My ongoing project I Wrote Her Into Existence revisits the past and interrogates the present through AI and my personal archives. I transcribed my teenage diaries into training data to create “Teen Margaret,” a GPT model that emulates my adolescent self in conversation. The series includes collaborative video poems that merge AI-generated text, visuals, and voiceover with my direction; morphed selfies that blur time and identity; and AI-animated renditions of the black-and-white photographs I took in my early years with a camera.

Curated by The Second-Guess as part of their Monograph Series and exhibited on Objkt

I journaled consistently from age five to eighteen, and I treat those diaries, poems, photographs, and early 2000s digital traces as more than artifacts. They act as portals—and sometimes as “cringe exposure therapy”—forcing me to confront my teenage voice to explore questions of identity, authorship, and memory. As I continue to transcribe, “Teen Margaret” evolves, becoming a shifting collaborator who reflects and refracts my present self.

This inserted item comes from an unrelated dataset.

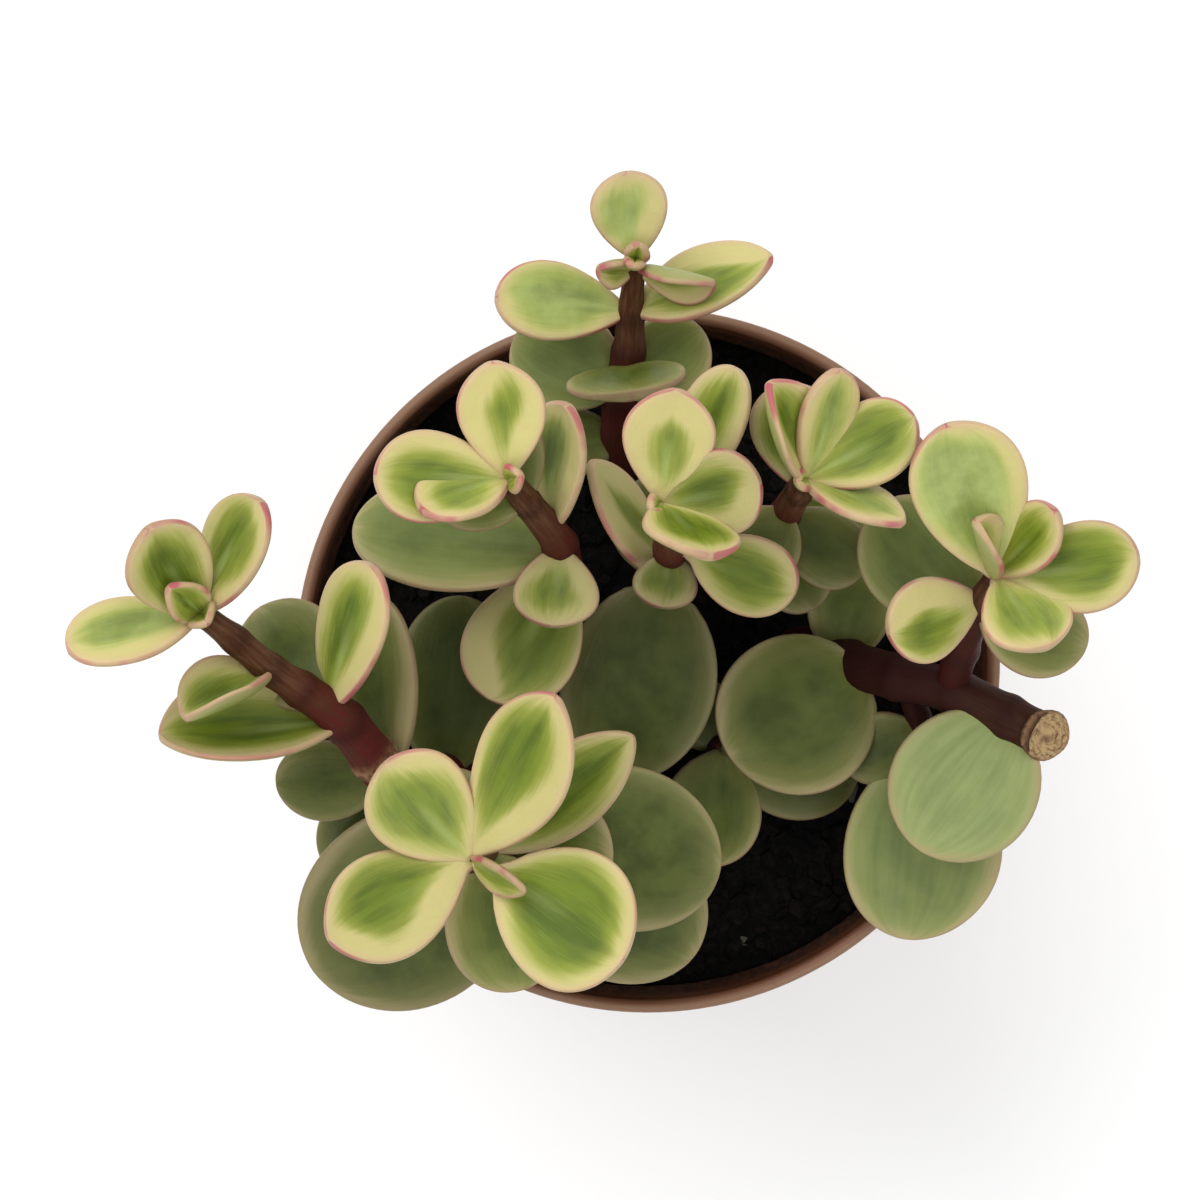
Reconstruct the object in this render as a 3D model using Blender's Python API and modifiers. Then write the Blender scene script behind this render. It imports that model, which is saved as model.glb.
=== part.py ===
"""A variegated elephant bush in a round nursery pot.

The origin is the centre of the pot's flat underside. Units are metres and +Z is up. The tables of
stems and leaves are written in millimetres and degrees: a bearing is counted anticlockwise from +X
as seen from above, and a rise is counted up from level.
"""

import math
import random
from collections import namedtuple

import bmesh
import bpy
from mathutils import Matrix, Vector

MM = 0.001
GAP = 0.3 * MM

# Pot
POT_HEIGHT = 80 * MM
RIM_RADIUS = 45 * MM
BAND_HEIGHT = 9 * MM
BAND_STEP = 1.1 * MM
BASE_RADIUS = 32 * MM
WALL = 1.3 * MM
FLOOR = 1.8 * MM
LIP = 0.4 * MM
RIM_FALL = 1.9 * MM
EDGE_ROUND = 1.2 * MM
POT_STEPS = 48
POT_CREASE = 35
DRAIN_HOLES = 6
DRAIN_RADIUS = 3 * MM
DRAIN_CIRCLE = 21 * MM
DRAIN_SIDES = 16

# Soil
SOIL_TOP = 70.5 * MM
SOIL_ROUGHNESS = 0.5 * MM
SOIL_SHOULDER = 2 * MM
SOIL_SEED = 7
SOIL_RINGS = 4
SOIL_STEPS = 30
HOLE_DEPTH = 9 * MM
HOLE_SIDES = 12

# Stems
STEM_SINK = 8 * MM
STEM_COLLAR = 1 * MM
STEM_SUBDIVISIONS = 2
STEM_ROUNDNESS = 2
NODE_SWELL = 1.12
SAME_POINT = 0.01 * MM

# Leaf blades: places along the blade where a section stands, as shares of its length
SECTIONS = (0.0, 0.13, 0.33, 0.55, 0.76, 0.91, 0.985)
PETIOLE_HALF_WIDTH = 0.9 * MM
SMALLEST_HALF_THICKNESS = 0.36 * MM
EDGE_THICKNESS = 0.3
BASE_THICKNESS = 0.6
BASE_THICKENING = 2
TIP_THINNING = 0.35
LEAF_CREASE = 50

# A leaf grows at a place on its stem's route: 2 is the route's third point, 2.5 is halfway to the next
Leaf = namedtuple("Leaf", "place bearing rise length width kind roll", defaults=("young", 0))
# base and tip give the roundness of a blade's two ends: 0.5 is a half circle, 1 is a straight wedge.
# stalk is the share of the leaf's length that is a bare stalk
Kind = namedtuple("Kind", "thick base tip stalk cup bend")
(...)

At a time when online selves feel increasingly artificial, I suggest another possibility: that authentic representation may come not from control or curation, but from collaborating with versions of ourselves we thought we left behind. As the human and “machine” versions of me influence one another, the project asks how digital tools blur the line between self and simulation. Do they expand identity, or erode it?